Collaboration leads to success
By Pilar Junco
Published: November 13 2002 10:11 | Last
Updated: November 13 2002 10:11
Former investment banker Pilar Junco joined the
Insead MBA programme in Fontainebleau in September. Previously she worked for
JP Morgan in London and New York and during her studies in London she also
spent some time working at the FT. Over the next year she will write a diary
exclusively for FT.com.
I am sitting in a cubicle in the main building at Insead, in
Fontainebleau, just outside Paris. The cubicles to my left and right are
occupied with two teams completing a marketing assignment on the launch of an
ice cream.
For the past fifteen minutes the team to my right have had a
heated discussion about whether to target teenagers or young children. The
arguments turn personal and a very irritated Russian engineer picks up his
backpack and leaves. An Indian accountant shouts after him that they can
complete the assignment without him. A woman speaks, on the verge of tears. The
other two fuss angrily.
The atmosphere on my left side is completely different. The
members of that group as are as diverse as in the first, but they are having an
organized and civilized conversation about exactly the same case. They speak in
turns, let the others finish their sentences and make thoughtful contributions.

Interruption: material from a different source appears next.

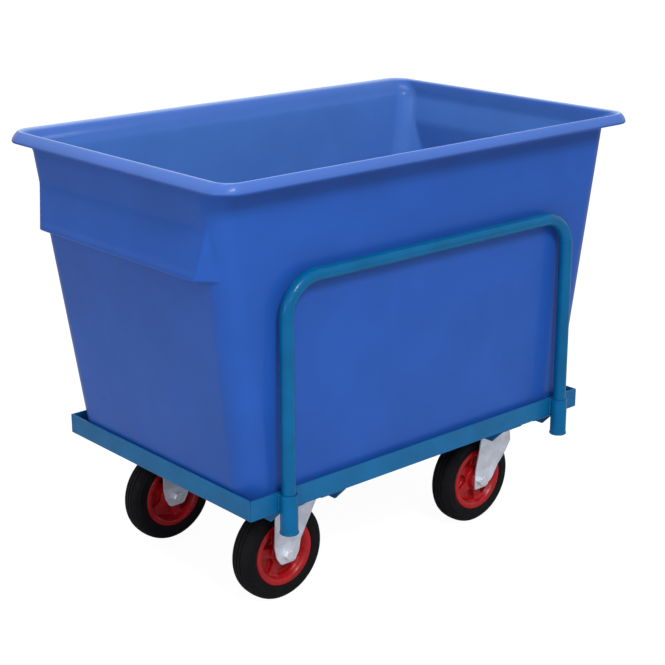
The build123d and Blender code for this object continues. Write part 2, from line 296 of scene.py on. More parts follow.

The different chemistry in the two groups is no accident: these
teams are not put together randomly. The idea is to combine people from
completely different professional and cultural backgrounds, nationalities and
personalities, with totally different working styles.
One of the first challenges of the Insead MBA is being able to
complete complex assignments in teams. During the first four months of the
one-year MBA program here we have to figure out ways to work together more
effectively, since just like in real life, we need to learn to adapt to
different working styles and manage others.
Insead teams are nothing if not diverse. The average group of five
has at least four nationalities, from a pool of three hundred students from
more than 60 countries. While all our work is completed in English, we all
speak at least two other languages. Professional experiences vary widely, from
earthquake physicists and actresses to more conventional business backgrounds
like consulting, finance and marketing.
The idea of working closely with a varied group of people is not
entirely foreign to me. I have just completed the first two months at Insead
and previously I had been working in investment banking in London and New York.
After spending five years in such a dynamic industry, where working in teams
with people with different expertises was part of my daily activities, I
thought I would have no problem adapting to Insead's teamwork model.
Moreover, having spent 21 out of 28 years of my life outside my
home country, Spain, working with people from different countries has become
second nature to me.
To my surprise I, like many of my peers, discovered I still had a
lot more to learn about how to make diverse teams work.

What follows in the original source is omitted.